Multipath interference from large trapped ion chains

TL;DR

This paper demonstrates controlled optical interference from large chains of trapped ions, showing preserved coherence and phase sensitivity, paving the way for advanced quantum optics experiments involving many emitters.

Contribution

It reports the first observation of scalable multipath interference from up to 53 trapped ions with maintained coherence and enhanced phase sensitivity.

Findings

Interference observed from chains of up to 53 ions

Coherence preserved across all measured chain sizes

Nearly optimal phase sensitivity enhancement

Abstract

The demonstration of optical multipath interference from a large number of quantum emitters is essential for the realization of many paradigmatic experiments in quantum optics.

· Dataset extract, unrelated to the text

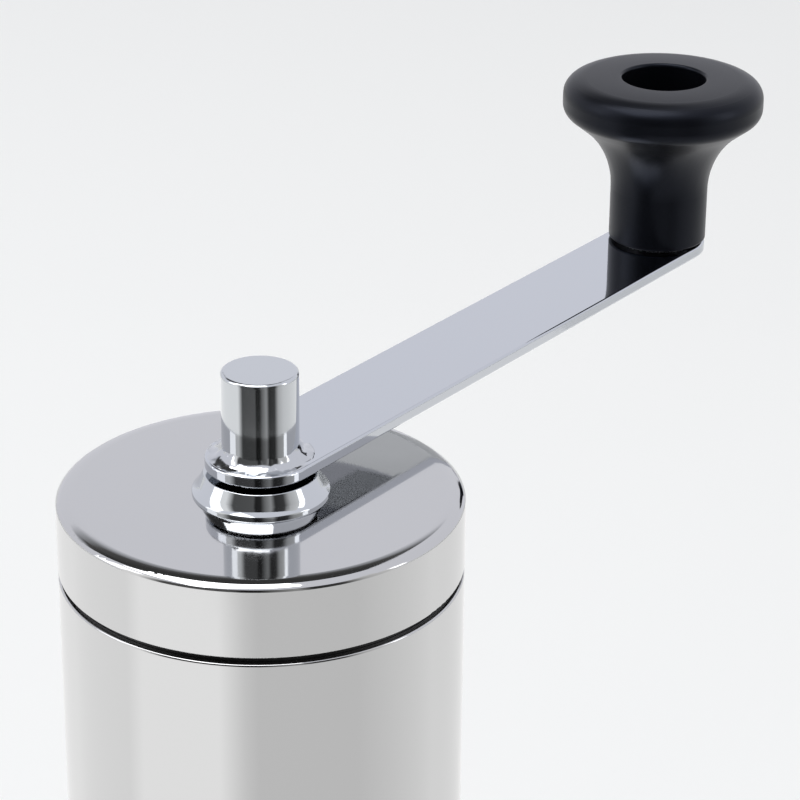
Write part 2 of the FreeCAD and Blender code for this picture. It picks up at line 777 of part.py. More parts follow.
def adjust_nut():
    """Star nut under the turning burr, with its brass insert."""
    top = core_base - 0.1
    body = washer("adjust_nut", d.nut_base, top - d.nut_base, as_size(0), d.nut_neck_radius)
    add_cylinder(body, "grip", d.nut_radius, d.nut_base, d.nut_grip_height)
    hollow = add_cylinder(
        body,
        "hollow",
        d.nut_hollow_radius,
        d.nut_base - 1,
        d.nut_grip_height + 1,
        cut=True,
        place=(d.nut_radius + d.nut_hollow_radius - 1.5, 0),
    )
    repeat_round(body, hollow, d.nut_lobes)
    add_hexagon(body, "insert_seat", d.insert_flats + 0.04, d.nut_base, d.insert_height + 0.2, cut=True)
    add_cylinder(body, "bore", d.shaft_end_radius + 0.3, d.nut_base, top - d.nut_base, cut=True)
    insert = new_body("nut_insert")
    add_hexagon(insert, "blank", d.insert_flats, d.nut_base + 0.2, d.insert_height)
    add_cylinder(
        insert, "bore", d.shaft_end_radius + d.bearing_gap, d.nut_base, d.insert_height + 1, cut=True
    )


def lid_cap():
    """Drawn lid: straight skirt, a rim rounded in three steps that grow wider, and a flat top."""
    edge = 0.25
    inner_edge = 0.5
    tight = d.lid_edge_radius
    rim = d.lid_rim_radius
    shoulder = d.lid_shoulder_radius
    turn = d.lid_edge_turn
    slope = d.lid_shoulder_slope
    rim_outer = d.body_radius - tight * (as_size(1) - cosine(turn))
    shoulder_outer = rim_outer - rim * (cosine(turn) - sine(slope))
    shoulder_base = lid_top - shoulder * (as_size(1) - cosine(slope))
    rim_base = shoulder_base - rim * (cosine(slope) - sine(turn))
    hole = d.collar_spigot_radius + d.bearing_gap
    turned(
        "lid_cap",
        (
            (wall_inside, lid_base),
            (d.body_radius - edge, lid_base),
            (d.body_radius, lid_base + edge, edge, LEFT),
            (d.body_radius, rim_base - tight * sine(turn)),
            (rim_outer, rim_base, tight, LEFT),
            (shoulder_outer, shoulder_base, rim, LEFT),
            (shoulder_outer - shoulder * sine(slope), lid_top, shoulder, LEFT),
            (hole, lid_top),
            (hole, lid_underside),
            (wall_inside - inner_edge, lid_underside),
            (wall_inside, lid_underside - inner_edge, inner_edge, RIGHT),
        ),
    )


def lid_collar():
    """Turned collar riveted through the middle of the lid, which steadies the shaft."""
    bore = d.shaft_radius + 0.1
    top_edge = as_size(0.17)
    lead = 0.5
    foot = d.collar_foot_slope
    side = d.collar_side_slope
    round_top = lid_top + d.collar_foot_height + d.collar_foot_radius * cosine(foot)
    round_outer = d.collar_radius - d.collar_foot_radius * (as_size(1) - sine(foot))
    flare_top = round_top + d.collar_flare_radius * (cosine(foot) - cosine(side))
    flare_outer = round_outer - d.collar_flare_radius * (sine(side) - sine(foot))
    side_top = collar_top - top_edge * (as_size(1) - cosine(side))
    side_outer = flare_outer - (side_top - flare_top) / tangent(side)
    rivet_top = lid_underside - 0.05
    turned(
        "lid_collar",
        (
            (bore, rivet_top - 0.8),
            (d.collar_rivet_radius, rivet_top - 0.8),
            (d.collar_rivet_radius, rivet_top),
            (d.collar_spigot_radius, rivet_top),
            (d.collar_spigot_radius, lid_top),
            (d.collar_radius, lid_top),
            (d.collar_radius, lid_top + d.collar_foot_height),
            (round_outer, round_top, d.collar_foot_radius, LEFT),
            (flare_outer, flare_top, d.collar_flare_radius, RIGHT),
            (side_outer, side_top),
            (side_outer - top_edge * sine(side), collar_top, top_edge, LEFT),
            (bore + lead, collar_top),
            (bore, collar_top - lead),
        ),
    )


def crank_arm():
    """Flat bar with a round end at the shaft and another under the knob."""
    body = new_body("crank_arm")
    nothing = as_size(0)
    sketch = new_sketch(body, "outline", "XY_Plane")
    sketch.setExpression(".AttachmentOffset.Base.z", arm_base.formula)
    draw_outline(
        sketch,
        (
            (d.arm_length, nothing - half_arm),
            (d.arm_length + half_arm, 0, half_arm, LEFT),
            (d.arm_length, half_arm, half_arm, LEFT),
            (0, half_arm),
            (nothing - half_arm, 0, half_arm, LEFT),
            (0, nothing - half_arm, half_arm, LEFT),
        ),
    )
    bar = body.newObject("PartDesign::Pad", "crank_arm_bar")
    bar.Profile = sketch
    bar.setExpression("Length", d.arm_thickness.formula)
    body.Tip = bar
    doc.recompute()
    rounded = body.newObject("PartDesign::Fillet", "crank_arm_rounded")
    flat_faces = []
    for index, face in enumerate(bar.Shape.Faces, start=1):
        if face.BoundBox.ZLength < 1e-6:
            flat_faces.append(f"Face{index}")
    rounded.Base = (bar, flat_faces)
    rounded.setExpression("Radius", d.arm_edge_radius.formula)
    body.Tip = rounded
    doc.recompute()
    hexagon = d.hexagon_flats + d.socket_gap * 2
    add_hexagon(body, "socket", hexagon, arm_base, d.arm_thickness, cut=True)
    hole = d.axle_spigot_radius + d.fit_gap
    add_cylinder(body, "axle_hole", hole, arm_base, d.arm_thickness, cut=True, place=(d.arm_length, 0))


def socket_post():
    """Closed hexagonal socket that stands on the arm."""
    edge = d.post_edge_radius
    top = arm_top + d.post_height
    body = turned(
        "socket_post",
        (
            (0, arm_top),
            (d.post_radius, arm_top),
            (d.post_radius, top - edge),
            (d.post_radius - edge, top, edge, LEFT),
            (0, top),
        ),
    )
    hexagon = d.hexagon_flats + d.socket_gap * 2
    add_hexagon(body, "socket", hexagon, arm_top, d.post_height - d.post_cap, cut=True)


def weld_bead():
    inner = d.post_radius + 0.01
    foot = 0.15
    turned(
        "weld_bead",
        (
            (inner, arm_top),
            (inner + d.bead_width, arm_top),
            (inner + d.bead_width, arm_top + foot),
            (inner + foot, arm_top + d.bead_height, d.bead_height * 1.3, RIGHT),
            (inner, arm_top + d.bead_height),
        ),
    )


def move_to_knob(body):
    """Stand a piece that was turned about the Z axis on the knob's axis."""
    body.setExpression(".Placement.Base.x", d.arm_length.formula)


def knob_axle():
    """Shouldered rivet: head in the knob's hole, thin end peened over under the arm."""
    head_base = arm_top + d.knob_floor + 0.1
    head_top = head_base + d.axle_head_height
    head_edge = 1.2
    rivet_edge = 0.5
    rivet_base = arm_base - d.axle_rivet_height
    body = turned(
        "knob_axle",
        (
            (0, rivet_base),
            (d.axle_rivet_radius - rivet_edge, rivet_base),
            (d.axle_rivet_radius, rivet_base + rivet_edge, rivet_edge, LEFT),
            (d.axle_rivet_radius, arm_base),
            (d.axle_spigot_radius, arm_base),
            (d.axle_spigot_radius, arm_top),
            (d.axle_radius, arm_top),
            (d.axle_radius, head_base),
            (d.axle_head_radius, head_base),
            (d.axle_head_radius, head_top - head_edge),
            (d.axle_head_radius - head_edge, head_top, head_edge, LEFT),
            (0, head_top),
        ),
    )
    slot = 1.0
    add_block(body, "slot", (-6, -slot / 2, head_top - slot), (12, slot, slot + 1), cut=True)
    move_to_knob(body)


def knob_washer():
    inner = d.axle_radius + 0.1
    body = washer("knob_washer", arm_top, d.knob_washer_thickness, inner, d.knob_washer_radius)
    move_to_knob(body)


def knob():
    """Mushroom knob: barrel, hollow flare, crowned flange and a deep hole for the axle's head."""
    bore = d.axle_radius + 0.06
    base = arm_top + d.knob_washer_thickness + d.bearing_gap
    top = arm_top + d.knob_height
    foot = 0.3
    angle = d.knob_flare_angle
    spread = as_size(1) - cosine(angle)
    flare_base = arm_top + d.knob_flare_start
    flare_radius = d.knob_barrel_radius + d.knob_flare_radius * spread
    flare_top = flare_base + d.knob_flare_radius * sine(angle)
    under_radius = d.knob_flange_radius - d.knob_under_radius * spread
    under_base = flare_top + (under_radius - flare_radius) / tangent(angle)
    under_top = under_base + d.knob_under_radius * sine(angle)
    lip = d.knob_lip_radius
    mouth = d.knob_bore_radius + lip
    slope = d.knob_edge_slope
    crown = d.knob_crown_slope
    shoulder_outer = d.knob_flange_radius - d.knob_edge_radius * (as_size(1) - sine(slope))
    crown_outer = shoulder_outer - d.knob_shoulder_radius * (sine(slope) - sine(crown))
    crown_radius = (crown_outer - mouth) / sine(crown)
    crown_edge = top - crown_radius * (as_size(1) - cosine(crown))
    shoulder_base = crown_edge - d.knob_shoulder_radius * (cosine(crown) - cosine(slope))
    edge_base = shoulder_base - d.knob_edge_radius * cosine(slope)
    floor = arm_top + d.knob_floor
    body = turned(
        "knob",
        (
            (bore, base),
            (d.knob_barrel_radius - foot, base),
            (d.knob_barrel_radius, base + foot, foot, LEFT),
            (d.knob_barrel_radius, flare_base),
            (flare_radius, flare_top, d.knob_flare_radius, RIGHT),
            (under_radius, under_base),
            (d.knob_flange_radius, under_top, d.knob_under_radius, LEFT),
            (d.knob_flange_radius, edge_base),
            (shoulder_outer, shoulder_base, d.knob_edge_radius, LEFT),
            (crown_outer, crown_edge, d.knob_shoulder_radius, LEFT),
            (mouth, top, crown_radius, LEFT),
            (d.knob_bore_radius, top - lip, lip, LEFT),
            (d.knob_bore_radius, floor),
            (bore, floor),
        ),
    )
    move_to_knob(body)


def check(body):
    """Stop if a piece failed, is empty or isn't one valid solid."""
    objects = [body] + list(getattr(body, "Group", []))
    for item in objects:
        if "Invalid" in item.State or "Error" in item.State:
            raise RuntimeError(f"{item.Name}: {item.State}")
    shape = body.Shape
    if shape.isNull() or not shape.isValid() or len(shape.Solids) != 1:
        raise RuntimeError(f"{body.Label}: not one valid solid")


container_cup()
hopper_shell()
bearing_bridge()
bushes()
burr_housing()
container_seal()
burr_holder()
outer_burr()
inner_burr()
burr_carrier()
drive_shaft()
shaft_clip()
thrust_washer()
spring_washer()
burr_spring()
adjust_nut()
lid_cap()
lid_collar()
crank_arm()
socket_post()
weld_bead()
knob_axle()
knob_washer()
knob()

doc.recompute()
for body in bodies:
    check(body)
os.makedirs("parts", exist_ok=True)
for body in bodies:
    body.Shape.exportStep(f"parts/{body.Label}.step")
    box = body.Shape.BoundBox
    print(f"{body.Label:16s} volume {body.Shape.Volume:9.1f}  z {box.ZMin:7.2f} to {box.ZMax:7.2f}")
print(len(bodies), "pieces")
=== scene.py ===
# %% [markdown]
# # A manual coffee grinder with a steel crank
#
# The grinder was built first as an assembly of exact pieces, and that assembly is loaded here as a
# fixed frame. Its pieces stay where they are. This script gives each of them the surface of its real
# material, adds a lumpy weld and a coil spring, and sets up a small studio.
#
# Everything is in metres. The shaft is the Z axis, the cup stands at Z = 0, and the crank points
# along +X.

import json
import math

import bpy
from mathutils import Matrix, Vector


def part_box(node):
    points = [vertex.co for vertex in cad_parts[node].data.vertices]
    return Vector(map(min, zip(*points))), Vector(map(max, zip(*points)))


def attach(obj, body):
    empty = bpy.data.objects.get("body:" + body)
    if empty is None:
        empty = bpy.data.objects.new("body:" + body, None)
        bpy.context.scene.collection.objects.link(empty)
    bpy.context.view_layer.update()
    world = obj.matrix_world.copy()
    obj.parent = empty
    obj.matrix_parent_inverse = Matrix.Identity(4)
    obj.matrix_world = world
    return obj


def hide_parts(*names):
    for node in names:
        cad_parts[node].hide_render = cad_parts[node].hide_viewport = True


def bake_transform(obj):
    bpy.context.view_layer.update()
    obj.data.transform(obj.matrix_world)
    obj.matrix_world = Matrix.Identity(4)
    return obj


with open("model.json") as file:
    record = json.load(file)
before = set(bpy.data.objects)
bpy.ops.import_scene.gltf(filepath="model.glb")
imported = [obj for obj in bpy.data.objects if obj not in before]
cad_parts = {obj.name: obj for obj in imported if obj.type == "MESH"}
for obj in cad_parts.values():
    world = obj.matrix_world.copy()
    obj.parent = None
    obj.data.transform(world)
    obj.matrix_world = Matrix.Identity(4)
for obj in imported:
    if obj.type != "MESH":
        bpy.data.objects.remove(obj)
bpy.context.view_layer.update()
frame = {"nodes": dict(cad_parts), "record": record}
MM = 0.001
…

However, such interference remains still unexplored as it crucially depends on the sub-wavelength positioning accuracy and stability of all emitters. We present the observation of controlled interference of light scattered from strings of up to 53~trapped ions. The light scattered from ions localized in a harmonic trapping potential is collected along the ion crystal symmetry axis, which guarantees the spatial indistinguishability and allows for an efficient scaling of the contributing ion number. We achieve the preservation of the coherence of scattered light observable for all the measured string sizes and nearly-optimal enhancement of phase sensitivity. The presented results will enable realization and control of directional photon emission, direct detection of enhanced quadrature squeezing of atomic resonance fluorescence, or optical generation of genuine multi-partite entanglement of atoms.